Im vergangenen Beitrag habe ich ja über die Tatsache geschrieben, wie Einheiten mit sehr wenigen Fällen leicht für Ausreißer sorgen. Gibt es in einer Region nur einen einzigen Kunden eines Energieversorgers, dann gibt es schnell Extremwerte – in beide Richtungen. Jeder kann das selbst mit einem Würfel ausprobieren. Wer nur einmal würfelt, der wird immerhin mit einer Wahrscheinlichkeit von einem Drittel einen Extremwert haben, also eins oder sechs. Wer hundert Mal gewürfelt hat, wird selten auf einen Durchschnitt von 1,0 oder 6,0 kommen.
Leider gibt es trotzdem immer wieder Meldungen und Schlagzeilen, die etwa lauten: „Die niedrigste Geburtenrate hat überraschenderweise ein idyllisches Dorf“. Der Artikel geht dann ungefähr so: „Wiesen, Wälder, kaum Autos. Dorfingen könnte ein Kinderparadies sein, doch der Weiler mit 20 Einwohnern hat die niedrigste Geburtenrate in ganz Deutschland“. Natürlich hat er das, bei 20 Einwohnern ist die Wahrscheinlichkeit ziemlich groß, dass es keine einzige Geburt gab, zumal von den 20 Menschen ja auch mehrere Senioren oder Kinder sein können.
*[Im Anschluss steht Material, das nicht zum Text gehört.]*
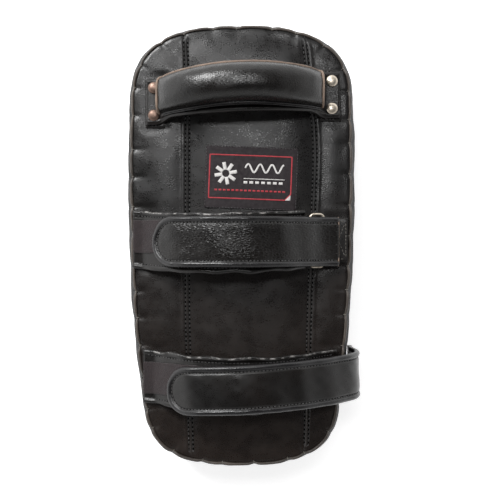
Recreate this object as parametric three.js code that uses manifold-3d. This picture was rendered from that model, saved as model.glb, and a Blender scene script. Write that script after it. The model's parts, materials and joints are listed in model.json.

Die Zeit hat in ihrem Magazin jetzt genau so einen Artikel veröffentlicht. Die Hochburgen der Tätowierer seien nicht etwa in Hamburg mit seiner langen Tätowiertradition durch die Seefahrer oder Hipster-Berlin, nein, zu den zehn Städten mit der höchsten Dichte an Tätowierstudios gehören sechs aus Bayern. Von den übrigen vier liegen übrigens drei in Rheinland-Pfalz, das zum großen Teil ebenfalls mal bayerische war, das vergaß die Autorin Friederike Milbradt zu erwähnen. Die zehnte Stadt ist allerdings Flensburg, das meines Wissens nie zu Bayern gehört hat, dafür aber auch Seefahrer-Tradition hat.
Warum also gibt es in Bayern und Rheinland-Pfalz so viele Tätowier-Hochburgen? Beide Länder haben zusammen mit Thüringen die kleinsten kreisfreien Städte. Die meisten der Top-10 haben weniger als 50.000 Einwohner, nur Trier fällt aus dem Rahmen, das ist die einzige Großstadt in dem Reigen. Zweibrücken dagegen hat gerade mal rund 35.000 Einwohner.
Es ist aber nicht nur die geringe Bevölkerungszahl, die diese kleinen Stadtkreise anfällig für solche Ausreißer macht. Schon ein Blick auf ihre Karte hätte die Autorin stutzig machen sollen. Sie zeigt, warum es in bayerischen Städten wie Schweinfurt und Straubing so viele Tätowierstudios gibt. Es gibt nämlich auch genau zwei Landkreise in Deutschland ohne eigenen Tätowierer, nämlich – Überraschung! – Schweinfurt und Straubing-Bogen. Weder in Schweinfurt noch in Straubing wird also besonders viel tätowiert, beide Städte tätowieren auch das Umland. Zählt man zu den rund 45.000 Straubingern noch die fast 100.000 Einwohner des Landkreises Straubing-Bogen dazu, dann liegt die Stadt nur noch im Mittelfeld.
Nun ist die Zentralfunktion von Städten auch für das Tötowiergewerbe keine bayerische Besonderheit. Das Hochsauerland wird sicher zum großen Teil in Meschede tätowiert und das Hessische Hinterland in Marburg. Doch weder Meschede noch Marburg sind kreisfrei. Die Stadt taucht also in der Statistik zusammen mit dem Umland auf, ebenso als würde man Straubing und Straubing-Bogen zusammen rechnen.
Ein ähnliches Phänomen ist auch mit dafür verantwortlich, dass Frankfurt am Main als Kriminalitätshochburg gilt. Denn in der Stadt halten sich tagsüber weitaus mehr Menschen auf als sie Einwohner hat. Zu den Bewohnern kommen noch die hunderttausenden Pendlern und die Passagiere am Frankfurter Flughafen.
Das erklärt auch, warum die drittkleinste kreisfreie Stadt Deutschlands nicht auf der Liste auftaucht. Schwabach ist nämlich eine Nachbarstadt von Nürnberg, da gibt es vermutlich ebenfalls Tätowierstudios. Bei der zweitkleinsten Stadt, Suhl, dürfte dagegen eher die Altersstruktur der Grund sein.